In the future, owners of homes larger than 2,000 square feet may be required to utilize solar or wind powered generators or make a donation to a Vineyard renewable energy project.
Aquinnah selectman Jim Newman is a force behind his town's energy DCPC article and behind the push to place similar articles on warrants across the Island. Selectmen in some Island towns have expressed reservations about a lack of specifics and the DCPC process.
For example, in West Tisbury selectmen approved a modified article to be placed on the annual town meeting warrant that asks voters to support the selectmen's appointment of three representatives to an Island-wide advisory group responsible for drafting a nomination with proposed guidelines and regulations.
Mr. Newman was asked why he decided to place a fairly significant zoning article on a special town meeting warrant rather than hold it for the annual meeting when more voters might be expected to be present, Mr. Newman said, "I do not have an answer for that. It is my own impetuousness."
Last spring, an impetuous decision by Huey Taylor to gauge the town's willingness to allow the sale of beer and wine led to a surprise ballot question. Although the question narrowly failed, selectmen said it is evident people are interested in the issue.
If voters approve, selectmen will place a question on the spring election ballot to begin the approval process for allowing the sale of beer and wine in town restaurants.
Two articles, one submitted by selectmen, asks if the wealth-based formula should be used to determine regional assessments for the high school, and the other, which would endorse a percentage formula for determining shared costs, this one submitted by the Up-Island regional school committee, will be presented to voters. Voters who do not do their homework may easily find themselves awash in a sea of confusing numbers.
Voters must decide whether to support the existing regional formula for funding the high school based on per-pupil cost or the state's new wealth-based model. Preliminary numbers under the state formula showed that assessments would decrease for Oak Bluffs, Aquinnah and Edgartown and increase for Chilmark, West Tisbury, and especially Tisbury. Some Island leaders have urged voters to stick with the existing formula while they try to work out a formula that does not leave a few towns with big bills.
In order to stick to the current regional agreement, all six towns must agree. If voters in four out of the six towns agreed to the state's statutory formula, that one will go into effect. Should the towns split three and three, the state would step in and allocate one-twelfth of the high school's budget from the previous year to operate on in July, which would continue month to month through December.
If the regional district has not come to an agreement by that time, the state would impose a budget and funding mechanism, and hand a bill to the towns.

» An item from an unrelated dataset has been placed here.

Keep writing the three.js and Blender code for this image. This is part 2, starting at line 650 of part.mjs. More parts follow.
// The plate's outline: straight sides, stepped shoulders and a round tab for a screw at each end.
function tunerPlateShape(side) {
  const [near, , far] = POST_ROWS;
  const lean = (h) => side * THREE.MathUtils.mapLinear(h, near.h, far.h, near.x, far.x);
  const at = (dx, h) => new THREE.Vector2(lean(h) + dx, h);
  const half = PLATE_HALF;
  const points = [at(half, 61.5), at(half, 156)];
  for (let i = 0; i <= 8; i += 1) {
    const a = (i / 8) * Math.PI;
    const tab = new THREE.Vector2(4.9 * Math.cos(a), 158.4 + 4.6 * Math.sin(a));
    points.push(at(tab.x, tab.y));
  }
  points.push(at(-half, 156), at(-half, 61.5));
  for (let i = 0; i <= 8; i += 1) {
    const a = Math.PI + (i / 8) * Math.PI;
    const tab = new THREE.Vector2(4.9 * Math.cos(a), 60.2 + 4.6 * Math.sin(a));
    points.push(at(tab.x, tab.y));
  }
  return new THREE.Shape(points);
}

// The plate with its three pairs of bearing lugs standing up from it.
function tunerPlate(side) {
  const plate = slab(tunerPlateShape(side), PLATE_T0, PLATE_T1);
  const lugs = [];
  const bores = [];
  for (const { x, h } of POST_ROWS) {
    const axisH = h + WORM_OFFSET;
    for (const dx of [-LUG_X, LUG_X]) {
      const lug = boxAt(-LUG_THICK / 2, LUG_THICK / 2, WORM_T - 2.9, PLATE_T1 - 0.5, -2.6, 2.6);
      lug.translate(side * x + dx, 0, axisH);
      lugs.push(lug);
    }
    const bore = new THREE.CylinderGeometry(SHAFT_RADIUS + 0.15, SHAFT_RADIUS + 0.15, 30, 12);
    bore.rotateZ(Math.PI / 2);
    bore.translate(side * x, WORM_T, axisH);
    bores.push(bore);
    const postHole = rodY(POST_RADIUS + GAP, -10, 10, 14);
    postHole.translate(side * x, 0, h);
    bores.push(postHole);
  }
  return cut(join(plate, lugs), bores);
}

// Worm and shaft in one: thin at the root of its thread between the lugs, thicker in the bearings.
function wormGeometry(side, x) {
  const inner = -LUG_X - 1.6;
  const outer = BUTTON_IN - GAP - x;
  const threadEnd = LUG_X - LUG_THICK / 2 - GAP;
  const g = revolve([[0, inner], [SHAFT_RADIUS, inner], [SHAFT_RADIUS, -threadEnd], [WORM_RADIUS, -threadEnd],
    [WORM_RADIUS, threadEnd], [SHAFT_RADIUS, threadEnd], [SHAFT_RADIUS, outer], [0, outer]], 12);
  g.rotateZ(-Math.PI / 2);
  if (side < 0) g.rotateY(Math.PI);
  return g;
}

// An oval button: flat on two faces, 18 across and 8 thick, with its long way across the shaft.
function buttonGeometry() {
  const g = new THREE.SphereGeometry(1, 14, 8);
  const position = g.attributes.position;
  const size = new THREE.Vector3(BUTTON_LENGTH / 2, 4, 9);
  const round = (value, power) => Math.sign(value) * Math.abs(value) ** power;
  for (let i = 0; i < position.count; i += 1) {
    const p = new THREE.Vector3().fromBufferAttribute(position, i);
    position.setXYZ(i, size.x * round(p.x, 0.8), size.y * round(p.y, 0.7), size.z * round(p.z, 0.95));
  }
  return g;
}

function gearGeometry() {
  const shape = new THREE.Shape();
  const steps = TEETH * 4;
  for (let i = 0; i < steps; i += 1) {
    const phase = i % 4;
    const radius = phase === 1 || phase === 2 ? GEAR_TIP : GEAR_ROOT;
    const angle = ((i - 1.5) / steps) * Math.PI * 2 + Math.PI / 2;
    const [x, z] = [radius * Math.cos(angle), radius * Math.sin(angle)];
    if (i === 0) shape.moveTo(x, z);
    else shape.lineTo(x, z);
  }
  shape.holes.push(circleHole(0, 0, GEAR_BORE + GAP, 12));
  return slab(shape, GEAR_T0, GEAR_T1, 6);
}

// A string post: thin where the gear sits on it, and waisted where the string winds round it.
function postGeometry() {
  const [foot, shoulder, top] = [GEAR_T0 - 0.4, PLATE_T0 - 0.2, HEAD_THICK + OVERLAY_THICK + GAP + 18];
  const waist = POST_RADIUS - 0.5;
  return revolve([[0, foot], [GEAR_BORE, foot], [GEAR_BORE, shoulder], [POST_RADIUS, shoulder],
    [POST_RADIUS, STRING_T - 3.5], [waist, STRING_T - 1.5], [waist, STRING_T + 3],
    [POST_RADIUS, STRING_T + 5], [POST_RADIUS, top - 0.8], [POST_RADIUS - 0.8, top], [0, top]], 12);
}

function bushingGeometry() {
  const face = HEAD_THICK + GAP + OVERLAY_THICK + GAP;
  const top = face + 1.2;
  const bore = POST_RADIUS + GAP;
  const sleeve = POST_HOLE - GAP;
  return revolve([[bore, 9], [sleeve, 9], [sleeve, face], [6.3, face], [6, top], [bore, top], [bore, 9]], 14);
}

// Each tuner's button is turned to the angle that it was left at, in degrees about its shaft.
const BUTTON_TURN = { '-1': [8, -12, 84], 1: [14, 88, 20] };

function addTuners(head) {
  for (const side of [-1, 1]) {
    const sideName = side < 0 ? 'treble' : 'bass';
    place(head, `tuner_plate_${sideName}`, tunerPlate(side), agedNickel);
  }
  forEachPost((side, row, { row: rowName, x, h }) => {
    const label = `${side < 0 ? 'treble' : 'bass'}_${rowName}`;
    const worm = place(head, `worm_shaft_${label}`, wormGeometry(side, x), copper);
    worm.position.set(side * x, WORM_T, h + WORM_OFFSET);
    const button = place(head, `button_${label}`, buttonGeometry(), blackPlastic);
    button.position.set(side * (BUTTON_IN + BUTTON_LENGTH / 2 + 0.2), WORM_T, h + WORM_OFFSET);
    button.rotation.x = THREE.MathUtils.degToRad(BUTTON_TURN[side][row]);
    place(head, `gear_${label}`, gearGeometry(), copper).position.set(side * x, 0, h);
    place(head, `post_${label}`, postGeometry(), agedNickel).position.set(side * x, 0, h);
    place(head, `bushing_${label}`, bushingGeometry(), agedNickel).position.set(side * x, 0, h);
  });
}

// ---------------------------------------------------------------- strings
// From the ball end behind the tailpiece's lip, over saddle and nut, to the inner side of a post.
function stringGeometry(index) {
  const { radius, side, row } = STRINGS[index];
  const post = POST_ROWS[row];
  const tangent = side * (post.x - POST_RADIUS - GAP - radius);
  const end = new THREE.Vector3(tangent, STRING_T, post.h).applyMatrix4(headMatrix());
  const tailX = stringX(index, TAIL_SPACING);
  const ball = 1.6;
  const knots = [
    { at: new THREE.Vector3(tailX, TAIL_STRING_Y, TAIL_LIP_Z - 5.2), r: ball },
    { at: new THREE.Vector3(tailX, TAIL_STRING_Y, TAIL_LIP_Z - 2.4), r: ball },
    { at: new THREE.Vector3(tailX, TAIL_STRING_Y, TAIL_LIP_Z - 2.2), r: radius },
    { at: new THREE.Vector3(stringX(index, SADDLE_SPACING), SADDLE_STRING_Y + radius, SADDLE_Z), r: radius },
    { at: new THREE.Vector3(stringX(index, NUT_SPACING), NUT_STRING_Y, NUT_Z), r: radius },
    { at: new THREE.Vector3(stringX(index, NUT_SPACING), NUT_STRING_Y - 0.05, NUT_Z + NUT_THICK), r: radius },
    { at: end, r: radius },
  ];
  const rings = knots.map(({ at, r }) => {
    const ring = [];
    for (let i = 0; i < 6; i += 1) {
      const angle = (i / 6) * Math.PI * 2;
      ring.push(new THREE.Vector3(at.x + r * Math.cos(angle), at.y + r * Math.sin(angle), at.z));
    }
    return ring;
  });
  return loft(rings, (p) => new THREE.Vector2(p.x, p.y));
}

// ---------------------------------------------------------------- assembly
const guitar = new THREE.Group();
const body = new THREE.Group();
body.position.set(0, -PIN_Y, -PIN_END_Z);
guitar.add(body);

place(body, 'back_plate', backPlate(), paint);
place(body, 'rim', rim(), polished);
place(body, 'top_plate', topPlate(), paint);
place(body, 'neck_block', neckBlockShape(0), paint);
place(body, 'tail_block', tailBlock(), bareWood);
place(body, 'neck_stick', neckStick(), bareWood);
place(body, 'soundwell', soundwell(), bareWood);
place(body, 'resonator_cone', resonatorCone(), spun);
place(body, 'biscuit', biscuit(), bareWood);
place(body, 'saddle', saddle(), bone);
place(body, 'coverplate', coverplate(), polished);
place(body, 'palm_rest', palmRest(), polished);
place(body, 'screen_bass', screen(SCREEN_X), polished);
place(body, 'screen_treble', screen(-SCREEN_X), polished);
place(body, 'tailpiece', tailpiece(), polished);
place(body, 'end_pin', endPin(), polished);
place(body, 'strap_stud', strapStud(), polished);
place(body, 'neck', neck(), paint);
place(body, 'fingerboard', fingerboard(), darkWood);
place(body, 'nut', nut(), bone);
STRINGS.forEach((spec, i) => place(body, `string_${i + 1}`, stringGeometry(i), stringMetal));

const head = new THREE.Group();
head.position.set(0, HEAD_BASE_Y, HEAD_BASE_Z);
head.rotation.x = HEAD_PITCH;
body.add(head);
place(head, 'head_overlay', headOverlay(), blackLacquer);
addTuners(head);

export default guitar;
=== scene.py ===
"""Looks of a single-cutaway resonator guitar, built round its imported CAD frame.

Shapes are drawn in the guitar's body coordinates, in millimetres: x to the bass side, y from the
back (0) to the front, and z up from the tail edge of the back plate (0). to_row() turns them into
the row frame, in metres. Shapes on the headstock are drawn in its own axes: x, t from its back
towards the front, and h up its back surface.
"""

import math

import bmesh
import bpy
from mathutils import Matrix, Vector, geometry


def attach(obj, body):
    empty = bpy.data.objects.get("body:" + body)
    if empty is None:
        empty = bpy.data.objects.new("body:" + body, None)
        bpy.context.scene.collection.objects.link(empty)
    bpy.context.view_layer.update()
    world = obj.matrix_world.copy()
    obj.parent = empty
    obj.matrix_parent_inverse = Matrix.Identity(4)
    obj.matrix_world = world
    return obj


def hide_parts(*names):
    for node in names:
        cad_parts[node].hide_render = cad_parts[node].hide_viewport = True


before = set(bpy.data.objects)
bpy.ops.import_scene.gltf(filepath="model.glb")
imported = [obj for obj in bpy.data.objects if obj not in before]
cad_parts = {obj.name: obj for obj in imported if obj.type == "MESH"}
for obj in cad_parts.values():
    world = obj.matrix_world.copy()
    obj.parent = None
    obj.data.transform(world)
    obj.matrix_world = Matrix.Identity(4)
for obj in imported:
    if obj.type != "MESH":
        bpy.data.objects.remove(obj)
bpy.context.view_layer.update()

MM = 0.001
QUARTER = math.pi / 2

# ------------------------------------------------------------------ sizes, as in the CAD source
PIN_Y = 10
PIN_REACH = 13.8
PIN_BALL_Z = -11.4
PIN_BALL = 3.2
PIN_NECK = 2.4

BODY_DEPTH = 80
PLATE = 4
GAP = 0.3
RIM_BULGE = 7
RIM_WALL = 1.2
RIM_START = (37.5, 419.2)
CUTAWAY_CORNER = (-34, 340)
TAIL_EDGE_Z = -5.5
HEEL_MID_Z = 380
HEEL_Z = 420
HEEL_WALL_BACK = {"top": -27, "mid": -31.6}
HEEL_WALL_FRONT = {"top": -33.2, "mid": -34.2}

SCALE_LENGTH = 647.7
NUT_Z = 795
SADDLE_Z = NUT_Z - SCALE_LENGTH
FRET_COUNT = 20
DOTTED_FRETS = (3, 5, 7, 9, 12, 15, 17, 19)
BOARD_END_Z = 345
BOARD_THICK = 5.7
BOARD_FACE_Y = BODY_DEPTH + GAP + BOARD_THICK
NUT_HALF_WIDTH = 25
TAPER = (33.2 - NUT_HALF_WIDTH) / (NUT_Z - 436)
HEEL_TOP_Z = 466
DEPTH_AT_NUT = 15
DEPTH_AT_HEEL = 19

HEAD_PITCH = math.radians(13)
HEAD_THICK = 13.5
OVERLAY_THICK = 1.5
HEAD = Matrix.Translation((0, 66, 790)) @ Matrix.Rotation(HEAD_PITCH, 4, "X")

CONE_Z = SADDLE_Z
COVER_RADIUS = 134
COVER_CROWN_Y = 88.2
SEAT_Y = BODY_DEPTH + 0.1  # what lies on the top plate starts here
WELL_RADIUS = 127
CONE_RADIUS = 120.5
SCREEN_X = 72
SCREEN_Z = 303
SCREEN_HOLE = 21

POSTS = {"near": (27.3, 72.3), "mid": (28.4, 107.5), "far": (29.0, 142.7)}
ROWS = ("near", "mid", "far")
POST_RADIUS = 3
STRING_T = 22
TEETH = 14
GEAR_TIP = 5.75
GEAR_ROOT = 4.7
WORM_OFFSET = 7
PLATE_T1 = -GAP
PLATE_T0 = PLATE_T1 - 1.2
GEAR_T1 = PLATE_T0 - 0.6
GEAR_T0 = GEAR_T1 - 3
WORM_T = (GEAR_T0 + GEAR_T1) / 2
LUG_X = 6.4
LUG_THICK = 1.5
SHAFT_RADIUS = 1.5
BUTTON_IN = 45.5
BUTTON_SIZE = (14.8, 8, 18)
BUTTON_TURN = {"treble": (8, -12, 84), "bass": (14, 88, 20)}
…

The regional school committee article proposes the following formula: "Capital costs shall be apportioned to each member based upon a pre-determined percentage calculated upon ownership of school buildings and student enrollment in the school facility for which the assessment is being determined. The school census of Oct. 1 of the fiscal year preceding the fiscal year for which the assessment is being determined will be used to ascertain percentages. The town that owns the facility in question will contribute 80 percent toward its capital costs, while the remaining 20 percent will be apportioned to the other towns based upon their percentage of enrollment in that facility. The total contribution of all members combined shall not exceed 100 percent. In the event that there is no enrollment in a school facility on such a preceding October 1st but enrollment is anticipated, capital costs for that member town shall be apportioned based upon projected enrollment as determined by the Up-Island Regional School Committee."
Selectmen do not expect any surprises this time around when they ask voters "to endorse" the "Intergovernmental agreement on cooperative land use and planning between the Wampanoag Indian tribe and the town of Aquinnah."
At a special town meeting last August, selectmen presented the agreement, which had been ironed out over months of meetings that involved lawyers for both sides, to town voters. At the time, town officials thought that the agreement had the support of tribal members. It did not.
Voters tabled the article after hearing strong opposition from tribal members. At the time tribal leaders said that more time was needed to allow tribal members to fully understand its language and ramifications. In January members of the Wampanoag tribal council voted overwhelmingly in favor of the 12-page document.
The document is an outgrowth of a long legal battle over the limits of tribal sovereignty and is intended to help avoid future lawsuits and foster tribal-town cooperation and joint land use planning.
The tribe has agreed to apply for town permits for its partially completed 6,500 square foot self-permitted community center, once the agreement is approved.